L’exemple de la pâque juive permet ainsi, pour finir, de saisir l’ampleur et la cohérence du propos sacrificiel dans les religions du Livre. Ce que l’approche du kourban, par touches et thématisations successives, nous a permis de mettre en évidence, s’y trouve clairement exprimé dans le récit d’un acte sacrificiel permettant le salut du peuple élu. Plus largement, le sacrifice se situe au centre de l’histoire et de la mémoire de la communauté croyante. Il est essentiel de souligner l’élaboration progressive de deux caractéristiques spécifiques et liées du sacrifice monothéiste, fondant la communauté en Dieu : son unicité parce qu’il distingue les bons des mauvais sacrifiants et que, constituant la seule « demeure de Yahvé », le temple de Salomon devient « l’unique lieu de sacrifices ».

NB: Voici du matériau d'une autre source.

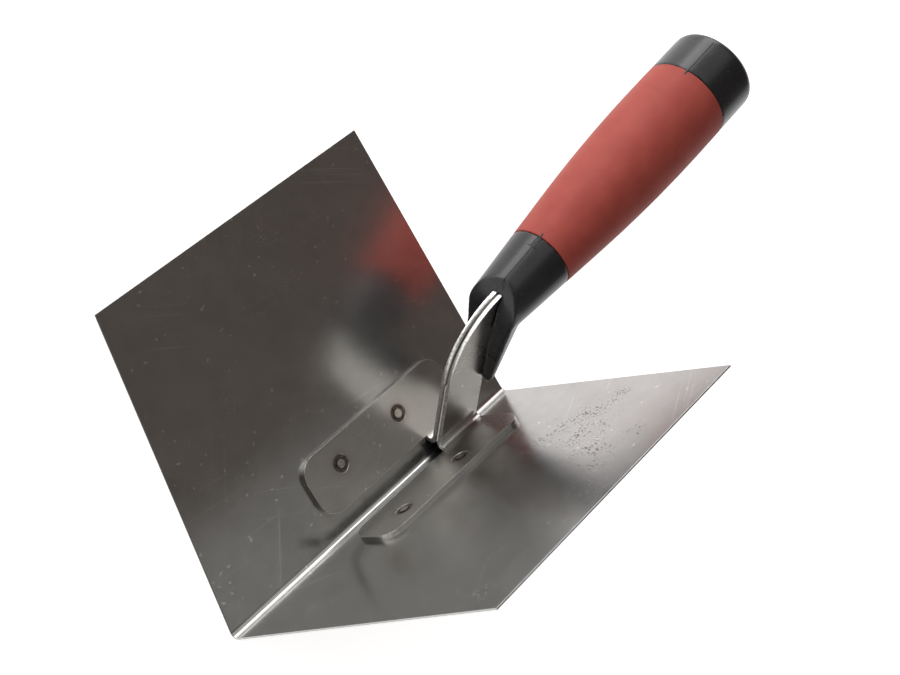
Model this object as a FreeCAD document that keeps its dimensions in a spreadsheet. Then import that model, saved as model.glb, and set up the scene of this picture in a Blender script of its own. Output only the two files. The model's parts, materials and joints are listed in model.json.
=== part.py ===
import FreeCAD, Part

import os
from math import cos, radians, sin

import Sketcher
from FreeCAD import Placement, Rotation, Vector

# Inside corner trowel: a bent blade that smooths both walls of an inside corner, two bent mount
# plates spot-welded to it back to back, and a handle moulded on the plates' tangs.
# While it is drawn, X runs along the blade's crease from its toe, Y points to the left wing and Z
# up the middle plane between the wings, from the corner where the wings' inner faces would meet.
# At the end every sub-part is turned and moved to the tool's own frame: the tool lies on its left
# wing, Z points up from that wing, X still runs along the crease, and the origin is under the middle.

DIMENSIONS = {
    # blade
    "crease_length": 127.0,
    "wing_width": 98.0,
    "half_angle": 45.5,
    "blade_sheet": 0.6,
    "blade_bend": 2.0,
    "corner_setback": 18.0,
    # mount plates: foot on the wing, web up the middle, tang inside the handle
    "mount_sheet": 1.6,
    "mount_bend": 1.3,
    "foot_front": 45.5,
    "foot_outer": 26.6,
    "foot_corner": 6.5,
    "web_front": 91.0,
    "web_rear": 109.2,
    "web_round": 24.2,
    "tang_half": 5.45,
    "tang_end": 66.0,
    "tang_end_round": 3.0,
    "lock_hole": 5.0,
    "lock_first": 30.0,
    "lock_pitch": 20.0,
    "edge_break": 0.45,
    # welds
    "spot_front": 59.2,
    "spot_rear": 86.0,
    "spot_row": 18.7,
    "spot_nugget": 3.6,
    "spot_ring": 5.8,
    "spot_depth": 0.25,
    "bead_top": 33.0,
    "bead_crown": 0.3,
    # handle: its own axis starts beside the web and rises to the rear
    "handle_x": 108.2,
    "handle_z": 51.0,
    "handle_rise": 13.62,
    "neck_start": -6.0,
    "neck_radius": 8.4,
    "swell_place": 67.0,
    "swell_round": 530.0,
    "butt_radius": 14.9,
    "grip_start": 26.0,
    "grip_end": 102.0,
    "grip_bore_front": 8.75,
    "grip_bore_rear": 12.6,
    "butt_end": 118.9,
    "butt_round": 2.6,
    "crown_height": 1.2,
    "crown_radius": 7.0,
    "crown_round": 18.0,
    # neck front, and the sheath that holds the web's rear edge
    "face_x": 107.9,
    "face_lean": 3.8,
    "face_corner": 55.6,
    "face_top_lean": 35.0,
    "face_round": 20.0,
    "sheath_bottom": 24.5,
    "sheath_rear": 112.8,
    "sheath_half": 5.0,
    "sheath_round": 3.0,
    "sheath_top": 51.0,
    "sheath_top_rear": 118.0,
    "sheath_top_half": 8.45,
    "sheath_top_round": 5.0,
    "rib_half": 3.4,
    "armpit_x": 119.6,
    "armpit_z": 44.2,
    "armpit_round": 10.0,
    # place of the whole tool in its own frame, lying on its left wing
    "toe_to_middle": 113.57,
    "wing_to_middle": 47.84,
}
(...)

La deuxième spécificité est son caractère mémorable : le sacrifice fait littéralement mémoire par l’injonction divine (« Ce jour-là, vous en ferez mémoire »), par sa réitération rituelle puis par son seul souvenir, car après la destruction du Temple par les Babyloniens « tout culte sacrificiel est rendu ainsi impossible » (Degrâces, 2000 : 277). Ce bouleversement des conditions de la pratique religieuse aboutit à la suppression du sacrifice : « la lecture des messages prophétiques, et notamment ceux de Jérémie et d’Ezéchiel, ainsi que la récitation des Psaumes, remplacent les sacrifices, et laissent place à la prière » (ibid. : 278). Le sacrifice est en somme simultanément présent dans la mémoire religieuse et absent de la ritualité concrète, indice de son caractère abstrait tel qu’il sera mis en dogme dans le christianisme.